Location: Environmentally Integrated Dairy Management Research

Title: Effects of preservative application on storage characteristics of alfalfa hays marginally too moist for acceptable storage

Author
item Coblentz, Wayne
item AKINS, MATTHEW - University Of Wisconsin

Submitted to: Journal of Dairy Science
Publication Type: Abstract Only
Publication Acceptance Date: 3/12/2020
Publication Date: N/A
Citation: N/A

Interpretive Summary:

Technical Abstract: Spontaneous heating in dry hays is often exacerbated by the increased size of large hay packages commonly used today. Our objective was to evaluate a propionic-acid-based preservative applied to large-round bales of alfalfa hay at an initial bale moisture marginally too moist (20.2%) for satisfactory storage of this large bale type.
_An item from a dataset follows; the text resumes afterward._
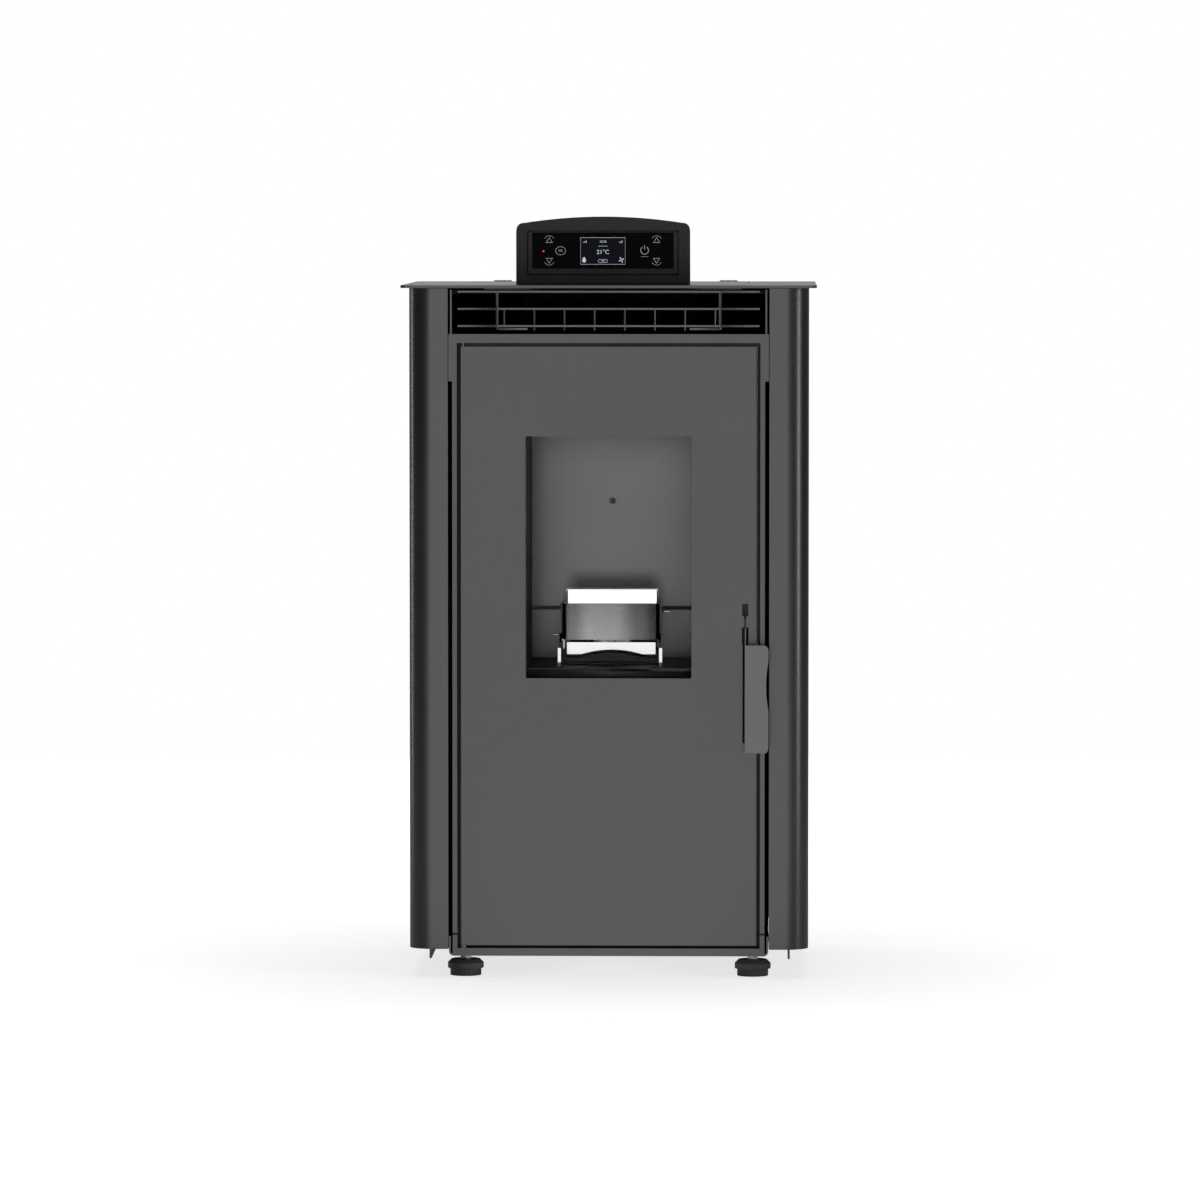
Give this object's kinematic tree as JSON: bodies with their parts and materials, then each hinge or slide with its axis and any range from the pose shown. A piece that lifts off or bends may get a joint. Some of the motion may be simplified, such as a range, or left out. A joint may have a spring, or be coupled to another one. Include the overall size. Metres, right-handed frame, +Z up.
{
  "type": "pellet stove",
  "caption": "Narrow free-standing pellet stove with a windowed door, a wire warm-air outlet, a raised control pod, a rear hopper under a hinged lid and levelling feet.",
  "frame": {"origin": "middle of the footprint, on the floor", "axes": "+X to the viewer's right, +Y to the back, +Z up"},
  "size_m": [0.466, 0.4338, 0.855],
  "materials": {
    "painted": "satin black heat-proof powder coat",
    "iron": "matt black stove paint on steel plate",
    "zinc": "zinc-plated steel",
    "stainless": "bright stainless steel",
    "plastic": "moulded black plastic",
    "rubber": "moulded black rubber",
    "rope": "woven glass-fibre rope",
    "panel_glass": "gloss black touch glass",
    "door_glass": "clear glass-ceramic pane",
    "board": "green circuit board",
    "switch_red": "moulded red plastic"
  },
  "bodies": {
    "cabinet": {"base_tray": "painted", "side_panel_right": "painted", "side_panel_left": "painted", "side_bracket_right": "painted", "side_bracket_left": "painted", "front_frame": "painted", "outlet_grille": "painted", "top_plate": "painted", "rear_plate_upper": "painted", "rear_plate_lower": "painted", "rear_panel": "painted", "firebox": "iron", "rear_plate_screw": "iron", "hearth_guard": "iron", "heat_exchanger": "iron", "auger_motor": "iron", "door_hinge_pin_lower": "zinc", "door_hinge_pin_upper": "zinc", "latch_keeper": "zinc", "exhaust_housing": "zinc", "blower_housing": "zinc", "exhaust_motor": "zinc", "blower_motor": "zinc", "auger_tube": "zinc", "drop_chute": "zinc", "hopper": "zinc", "hopper_grid": "zinc", "air_intake_pipe": "zinc", "pot_cradle": "stainless", "ash_deflector": "stainless", "igniter": "stainless", "control_housing": "plastic", "control_bezel": "plastic", "power_inlet": "plastic", "control_glass": "panel_glass", "display_board": "board", "mainboard": "board"},
    "door": {"door_panel": "painted", "door_liner": "iron", "door_glass": "door_glass", "glass_gasket": "rope", "glass_clamp": "iron", "door_gasket": "rope", "handle_pin": "zinc"},
    "handle": {"door_handle": "painted"},
    "lid": {"hopper_lid": "painted"},
    "pot": {"burn_pot": "stainless"},
    "pan": {"ash_pan": "iron"},
    "feed_screw": {"auger": "stainless"},
    "exhaust_wheel": {"exhaust_impeller": "stainless"},
    "blower_wheel": {"blower_impeller": "plastic"},
    "switch": {"power_switch": "switch_red"},
    "foot_front_left": {"foot_pad_front_left": "rubber", "foot_stud_front_left": "zinc"},
    "foot_front_right": {"foot_pad_front_right": "rubber", "foot_stud_front_right": "zinc"},
    "foot_rear_left": {"foot_pad_rear_left": "rubber", "foot_stud_rear_left": "zinc"},
    "foot_rear_right": {"foot_pad_rear_right": "rubber", "foot_stud_rear_right": "zinc"}
  },
  "joints": [
    {"name": "door_hinge", "type": "hinge", "parent": "cabinet", "child": "door", "pos_m": [-0.1635, -0.1909, 0.3735], "axis": [0, 0, -1], "range_deg": [0, 105]},
    {"name": "handle_pivot", "type": "hinge", "parent": "door", "child": "handle", "pos_m": [0.1536, -0.1908, 0.33], "axis": [0, 0, -1], "range_deg": [0, 28]},
    {"name": "lid_hinge", "type": "hinge", "parent": "cabinet", "child": "lid", "pos_m": [0, 0.1721, 0.777], "axis": [-1, 0, 0], "range_deg": [0, 75]},
    {"name": "pot_lift", "type": "slide", "parent": "cabinet", "child": "pot", "axis": [0, 0, 1], "range_m": [0, 0.05]},
    {"name": "pan_lift", "type": "slide", "parent": "cabinet", "child": "pan", "axis": [0, 0, 1], "range_m": [0, 0.012]},
    {"name": "auger_spin", "type": "hinge", "parent": "cabinet", "child": "feed_screw", "pos_m": [0, 0.11314, 0.47082], "axis": [0, -0.342, 0.9397], "continuous": true},
    {"name": "exhaust_spin", "type": "hinge", "parent": "cabinet", "child": "exhaust_wheel", "pos_m": [0.07, 0.0771, 0.13], "axis": [1, 0, 0], "continuous": true},
    {"name": "blower_spin", "type": "hinge", "parent": "cabinet", "child": "blower_wheel", "pos_m": [-0.07, 0.0771, 0.13], "axis": [1, 0, 0], "continuous": true},
    {"name": "switch_rock", "type": "hinge", "parent": "cabinet", "child": "switch", "pos_m": [-0.16, 0.1717, 0.1045], "axis": [-1, 0, 0], "range_deg": [0, 14]},
    {"name": "foot_front_left_height", "type": "slide", "parent": "cabinet", "child": "foot_front_left", "axis": [0, 0, -1], "range_m": [0, 0.01]},
    {"name": "foot_front_right_height", "type": "slide", "parent": "cabinet", "child": "foot_front_right", "axis": [0, 0, -1], "range_m": [0, 0.01]},
    {"name": "foot_rear_left_height", "type": "slide", "parent": "cabinet", "child": "foot_rear_left", "axis": [0, 0, -1], "range_m": [0, 0.01]},
    {"name": "foot_rear_right_height", "type": "slide", "parent": "cabinet", "child": "foot_rear_right", "axis": [0, 0, -1], "range_m": [0, 0.01]}
  ]
}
Twenty-eight 1.5- × 1.5-m round bales of alfalfa hay were made with a completely randomized allocation of 2 treatments: i) fully automated application of a propionic-acid-based preservative (FA; N = 16); or ii) untreated controls (CTRL; N = 12). Although all acid-treated hays exhibited temperature suppression during the first 25 d of storage, 9 FA bales continued to accumulate heating degree days > 30oC (HDD) throughout the entire 65-d storage period (FAH), while 7 bales did not (FAU), ceasing at 43 ± 15.8 d in storage. As a result, a 3-way post-hoc analysis was conducted using nonparametric exact Kruskal-Wallis tests to compare the 3 bale categories (CTRL, FAH, FAU). The FAH and FAU bales differed with respect to total accumulated HDD (616 vs. 236 HDD; P < 0.001), where FAH bales did not differ (P = 0.932) from CTRL hays (628 HDD). Although the FAH bales exhibited immediate temperature suppression, a secondary heating response between 25 and 65 d in storage partially explained these undesirable heating responses in FAH hays. Changes in NDF, ADL, and energy density (TDN) during storage were closely associated with heating characteristics; concentrations of NDF and ADL increased by 8.7 and 1.26 percentage units for CTRL bales, which differed (P = 0.045) from respective changes (6.4 and 1.07 percentage units) in FAU hays; again, FAH and CTRL bales did not differ (P = 0.277) in these respects. Greatest losses in TDN were observed in CTRL bales (4.5 units), which differed from FAU hays (3.4 units; P = 0.045), but not from FAH hays (4.1 units; P = 0.508). The secondary and extended heating response exhibited by some FAH hays partially explains the mixed overall responses to preservative application in this and some previous experiments.